How do pilots identify and avoid areas of turbulence?
Another popular question for Spencer: How do pilots identify and avoid areas of turbulence? Spencer says, “Turbulence is something that is unique to aviation. Unlike freeway driving, where potholes and bumps in the road are easily visible, determining areas of rough air is more challenging as they don’t always present themselves visibly to pilots. Nonetheless, pilots do have tools and experiential knowledge to prevent an inadvertent encounter with rough air. Pilots are capable of identifying areas of potential turbulence by using their knowledge of meteorology and weather patterns. One of the simplest ways we avoid turbulence is by avoiding areas with thunderstorms. Convective activity is associated with unstable air, as well as strong updrafts and downdrafts. This type of tumultuous atmosphere always leads to bumps. So pilots will make every effort to avoid them.
How to find out if your flight is going to be turbulent
Before I fly, I always look at the weather to see what to pack (obviously) but I also check to see if there’s going to be a storm or high winds. Usually, when there are high winds at your destination, you can bet that at least on descent, it will be bumpy. If you want to take it one step further, you can look at free turbulence forecast maps provided by TurbulenceForecast.com.
They have two:
–Pilot Reports (PIREPs) of Turbulence
Turbulence Forecast also offers a personalized forecast 2-12 hours before your flight for $14.99. I’ve never done it but I’m sometimes tempted.

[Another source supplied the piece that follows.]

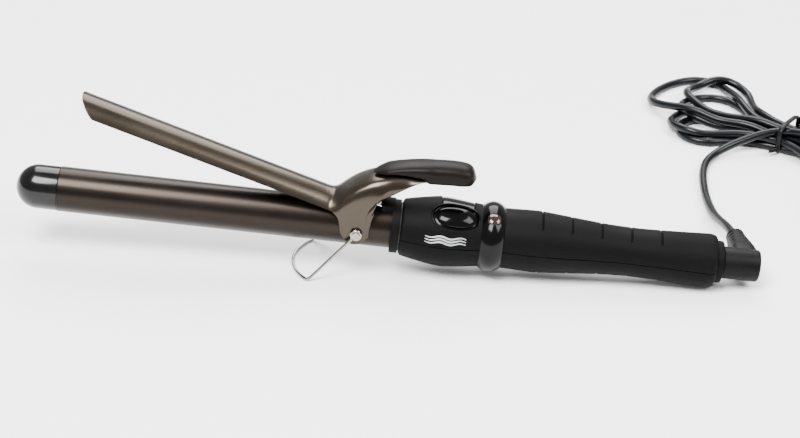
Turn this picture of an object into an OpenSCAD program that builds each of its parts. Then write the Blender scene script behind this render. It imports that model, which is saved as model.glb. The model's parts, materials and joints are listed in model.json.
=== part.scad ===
// Hair curling iron with spring clamp, wire rest and swivel cord.
// The iron is drawn along X from its tip at x = 0, with its axis at y = 0, z = 0.
// placed() then stands it on its wire rest and the rear rim of its grip.

/* [Barrel] */
// Radius of the heated barrel
barrel_r = 11; // [9.5:0.1:13.2]
// Wall of the barrel tube
barrel_wall = 1; // [0.8:0.05:1.3]
// Length of barrel tube that shows between the cap and the collar
barrel_len = 162; // [135:1:200]
// How far the barrel tube reaches into its socket
barrel_tail = 12; // [8:0.5:14]
// Length of the tip cap
cap_len = 21; // [18:0.5:26]
// Step from the barrel down to the cap
cap_step = 0.2; // [0.1:0.05:0.4]

/* [Clamp] */
// Thickness of the clamp sheet
sheet_t = 0.9; // [0.7:0.05:1.2]
// Gap between the closed clamp and the barrel
clamp_gap = 0.35; // [0.3:0.05:0.6]
// Half of the angle that the blade wraps round the barrel
wrap_deg = 60; // [45:1:65]
// Distance from the clamp pivot to the front of the collar
pivot_setback = 16.5; // [15.5:0.5:22]
// Angle at which the clamp stands open
open_deg = 16.5; // [8:0.5:18]
// Half width of the thumb rest
thumb_half_w = 7; // [6:0.5:9]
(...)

The app that helps you deal with turbulence
There’s also a cheaper option by Turbcast. It’s an iOS-only app ($1.99) designed for people with a mild fear of flying, as well as anyone looking for a better understanding of turbulence. The app looks at the same aviation weather that pilots look at to give you a realistic prognosis of the skies and bumps that may be ahead. You can see turbulence embedded in thunderstorms as pilots see it. Turbcast was designed by an airline pilot and uses a combination of aviation knowledge and NLP Neuro Linguistic Programming techniques to help you reduce your fear of turbulence. Turbcast is easy to use. Simply enter your departure and arrival airports and time zone—that’s it. Coverage works only in the USA, Mexico, Canada, the UK, Western Europe, and a few countries in the Caribbean (Cuba, Dominican Republic, St Lucia, and Trinidad).
Overcoming turbulence fears
On a related note, since most people who are worried about turbulence are usually afraid to fly, I thought I would share this NBC News story by correspondent Jeff Rossen. He featured an unexpected trick that can help you overcome turbulence fears: writing your name with your “off” hand. Rossen’s producer (who’s afraid to fly) tries it out in the segment and finds it effective. The idea is that the activity requires enough focus to pull your attention away from the situation around you, and that, according to the pilot who explains it, it “cross[es] over [your] motor functions.” He shared other tricks as well, which you can read here.
What to do if you’re in the bathroom during severe turbulence
Jeff Rossen did another investigative piece on how to stay safe when severe turbulence hits your plane. One of the tips I took away is that if you’re in the bathroom when the plane starts experiencing severe turbulence, you shouldn’t run back to your seat (yeah, that’s what I would’ve done before seeing this). Instead, flight attendants recommend you sit on the toilet and brace yourself until it passes.
Fasten your seatbelt
It’s important to remember Spencer’s words: “Turbulence is something pilots and passengers alike would prefer to avoid. However, to enable travel to certain parts of the globe, airplanes must traverse areas where turbulence is common. Nonetheless, with today’s modern aircraft and understanding of meteorology, turbulence is more of a nuisance than a safety hazard. But remember, if your crew does turn on the “Fasten seatbelt” sign, please take your seat and buckle up.”